How would you populate year for the Bangladesh example, which covers 1991 to 2019?

I would use the values 1991 to 2019 in the Year field, but 1 to 29 in the Period field

Follow up question on the Bangladesh example to make sure I'm understanding things correctly: Why do the early rows conform to Period being an integer representing a year (per https://github.com/GFDRR/rdl-standard/issues/81#issuecomment-1583332508) but later rows don't?

(Sorry for the formatting, I don't know all the shortcuts). Sorry the file provided was a bad example, it is a historical ensemble which is an extended set of scenarios of how the historical events might have played out differently had they started in different sea conditions (9 different versions of each). Hence we turned a 29 year historical period into 261 years to explore those different potential outcomes. A purely historical event occurrence set would look how you would expect, and Period starts at 1 and ends at 29. Please see attached for example. hc_oasis_occurrence_historical.csv

odscjen commented 1 year ago

I would use the values 1991 to 2019 in the Year field, but 1 to 29 in the Period field

It wouldn't be appropriate to use year in this case as there isn't a single reference year in the event_set.

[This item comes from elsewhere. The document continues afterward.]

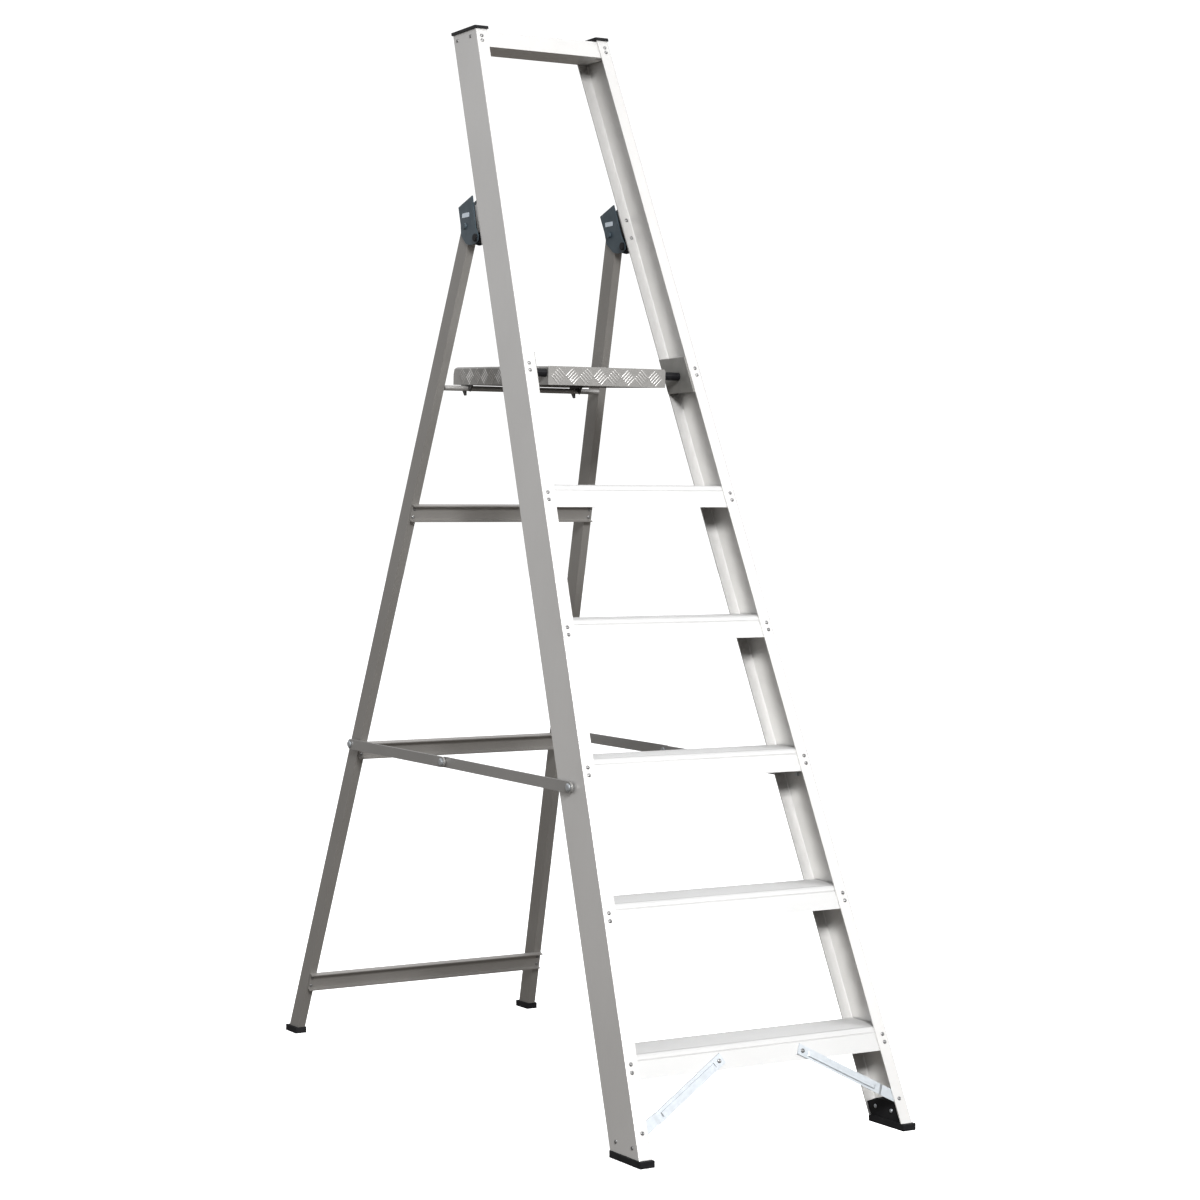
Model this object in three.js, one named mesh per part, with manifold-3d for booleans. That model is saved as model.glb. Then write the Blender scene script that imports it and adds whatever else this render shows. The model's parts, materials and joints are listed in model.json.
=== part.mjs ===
// Folding aluminium platform step ladder. Millimetres, +Z up.
// X runs across the treads, Y from the front stiles back to the rear frame, the floor is z = 0.
import * as THREE from 'three';
import { mergeVertices } from 'three/addons/utils/BufferGeometryUtils.js';
import Module from 'manifold-3d';

// Front frame: tapered stiles that lean back. Section sizes are taken level with the floor.
const STILE_HALF = 290;
const STILE_TAPER = 0.0662;
const STILE_LEAN = 0.407;
const STILE_DEPTH = 101;
const STILE_FLANGE = 25;
const STILE_WEB = 2.6;
const STILE_WALL = 2.8;
const STILE_TOP = 2091;
const CAP_THICK = 6;

// Treads: the middle of the first front lip, the rise, and the lip itself.
const TREAD_COUNT = 5;
const FIRST_TREAD = 159;
const TREAD_RISE = 249;
const TREAD_HALF_LIP = 21;
const TREAD_WALL = 2.8;
const TREAD_RIBS = 13;

// Handrail at the top of the loop.
const RAIL_BOTTOM = 2054;
const RAIL_TOP = 2088;
const RAIL_WALL = 2.4;

// Feet.
const FRONT_SOLE = 12;
const FRONT_TONGUE = 46;
const REAR_SOLE = 13;

// Rear frame: tapered tube legs that lean forward.
const LEG_HALF = 294.6;
const LEG_TAPER = 0.0705;
const LEG_LEAN = 0.3656;
const LEG_FRONT = 1446.6;
const LEG_DEPTH = 44;
const LEG_WIDTH = 17;
const LEG_WALL = 1.8;
const LEG_TOP = 1712;
const REAR_RAILS = { upper: [1113, 1146], middle: [616, 649], lower: [102, 137] };
const REAR_RAIL_DEPTH = 12;
const REAR_RAIL_WALL = 2.2;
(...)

Based on the suggestion in https://github.com/GFDRR/rdl-standard/issues/81#issuecomment-1598049005 (and incorporating other accepted changes from other issues) this would actually be:

"event_set" {
  "temporal": {
    "start": "1991",
    "end": "2019",
    "duration": "P29Y"
    }
  }

For a stochastic event_set with no 'real' dates duration would be the only field used from temporal.

@johcarter @stufraser1 are you both happy with using event_set.temporal as detailed in https://github.com/GFDRR/rdl-standard/issues/67#issuecomment-1596845345 to address this at the event_set level, noting that this same object also appears in resources.temporal to cover the period information for individual resources addressing

There may be more than one resource file representing different scenarios of event frequency/clustering/seasonality per event set. Therefore an id and description field for each resource file would be useful in meta data.